5 Golden Rules Of Prolific Works

Here’s Ashley Durrer, Director of Business Development at Prolific, with her own golden rules for success.

Over to you, Ashley.

1. Do you already have some fans? Make them your biggest.

I love learning how different authors approach engaging fans. Once you have subscribers, it’s so important to show them how much you value them. Respond to each reader email personally. Think about how you would feel if your friends forgot about you. The same feeling can be applied here. So take advantage of “The Lazy but Astute Strategy”. Remember your fans, reward them, and make them feel special. In the future, you can surprise them again with short stories, or novellas about one of your characters.

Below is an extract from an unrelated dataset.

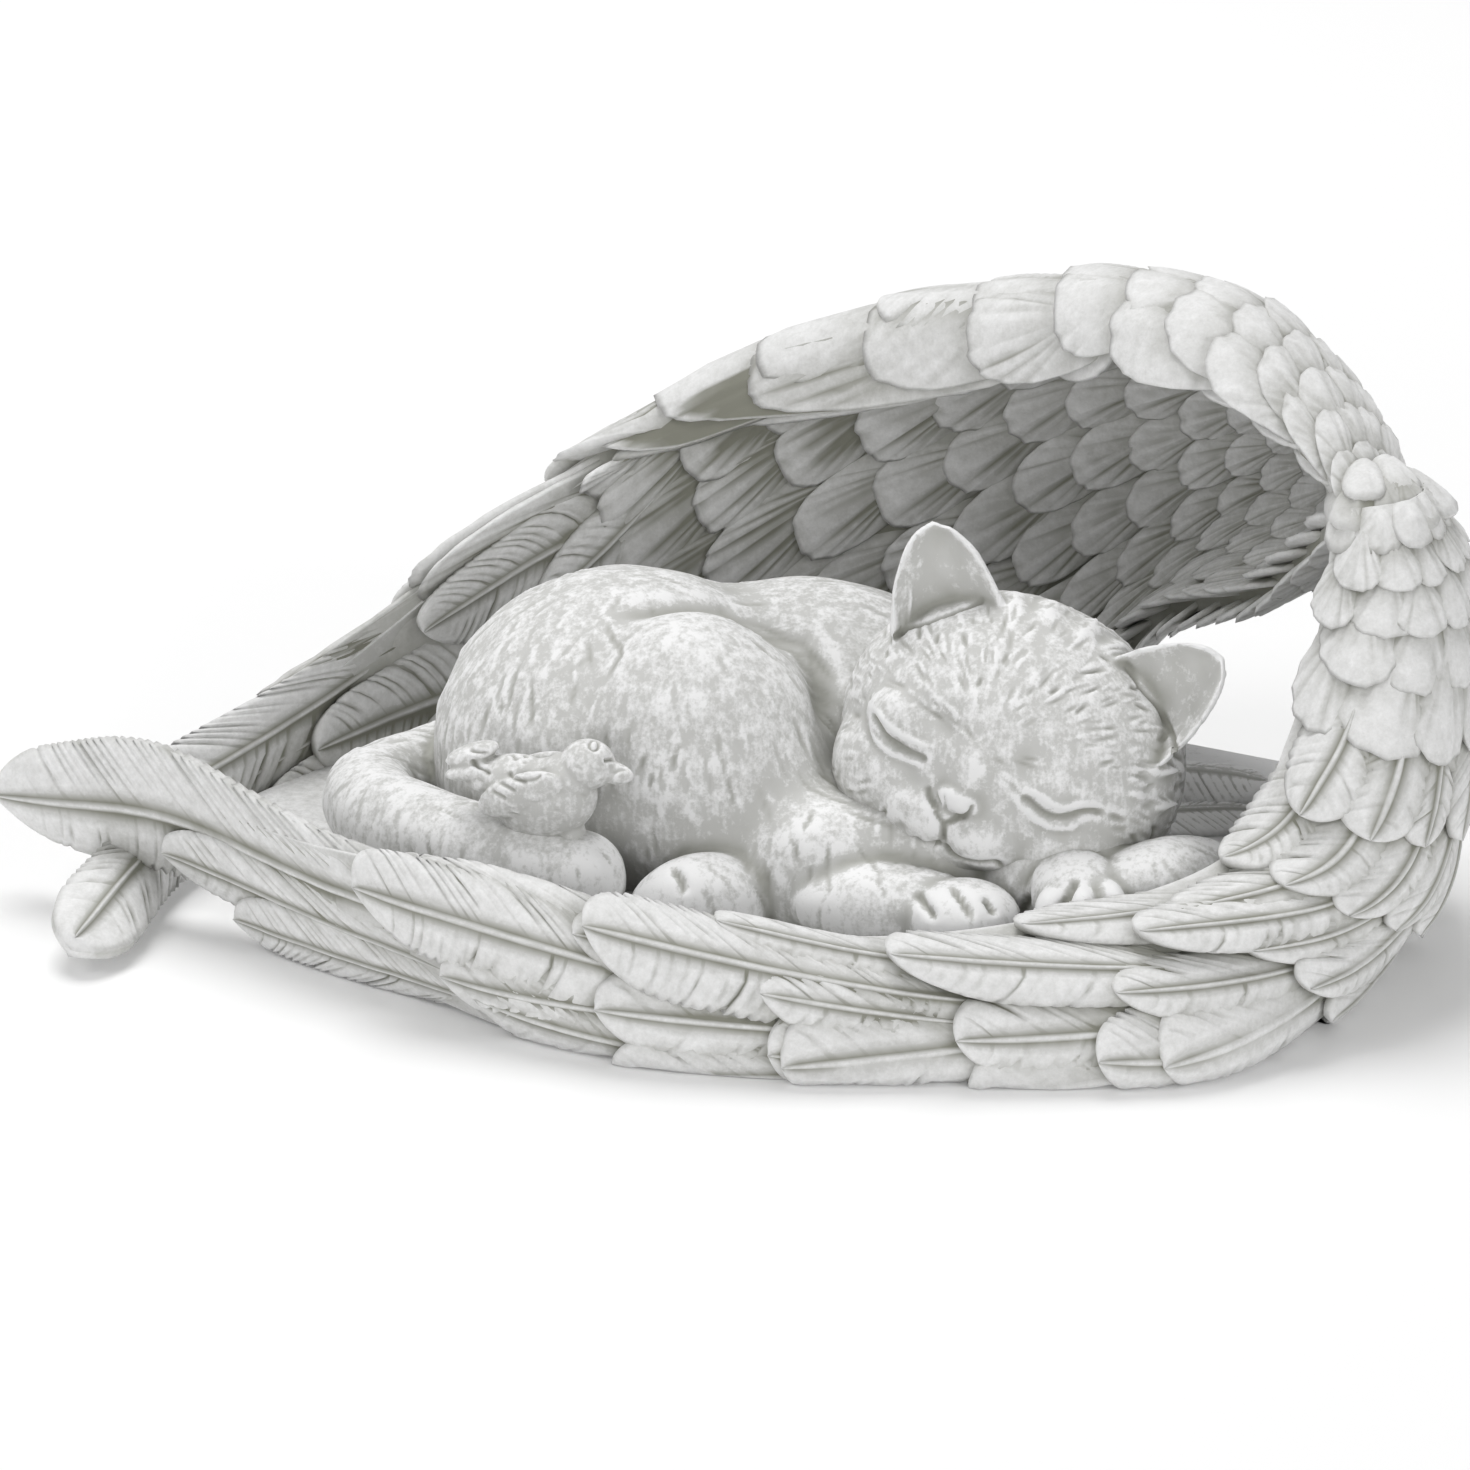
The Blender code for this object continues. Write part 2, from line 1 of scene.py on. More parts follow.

2. Link Prolific to your website or blog.

Link your PW Author page to your website or blog for a more engaging landing page, where readers can sign up to your mailing list. Now you can share all your active, public giveaways with a single link, including book descriptions, bio, social media, and more with readers. It’s important to us that you can communicate with readers.

3. The Big Secret: Make your giveaway campaign “Shareable”.

The big secret at PW is that we fully believe in reciprocity. You share, and we share. If you check the “shareable” checkbox when making a giveaway campaign, we will connect your campaign with the right readers. The more you connect with, the more we accelerate your work.

4. Take care of the reader. Relationships matter.

Sometimes readers receive too many emails or requests to buy work. Maybe they receive too many emails in general. A good rule of thumb for emailing readers: maximum of one email a week to readers. These activities will help reduce spam reports and high unsubscribes.

5. Make unsubscribing easy and focus on readers who stay.

No one likes being tattled on, reported, or blamed for spam. We also know that we can’t please everyone in the world. Let’s all do our best, and give everyone the opportunity to easily unsubscribe. If you aren’t a right fit, that’s okay. It’s better to have the right readers instead of more of the wrong readers. You can make it easy for them to move on, and get back to the people who really care about you.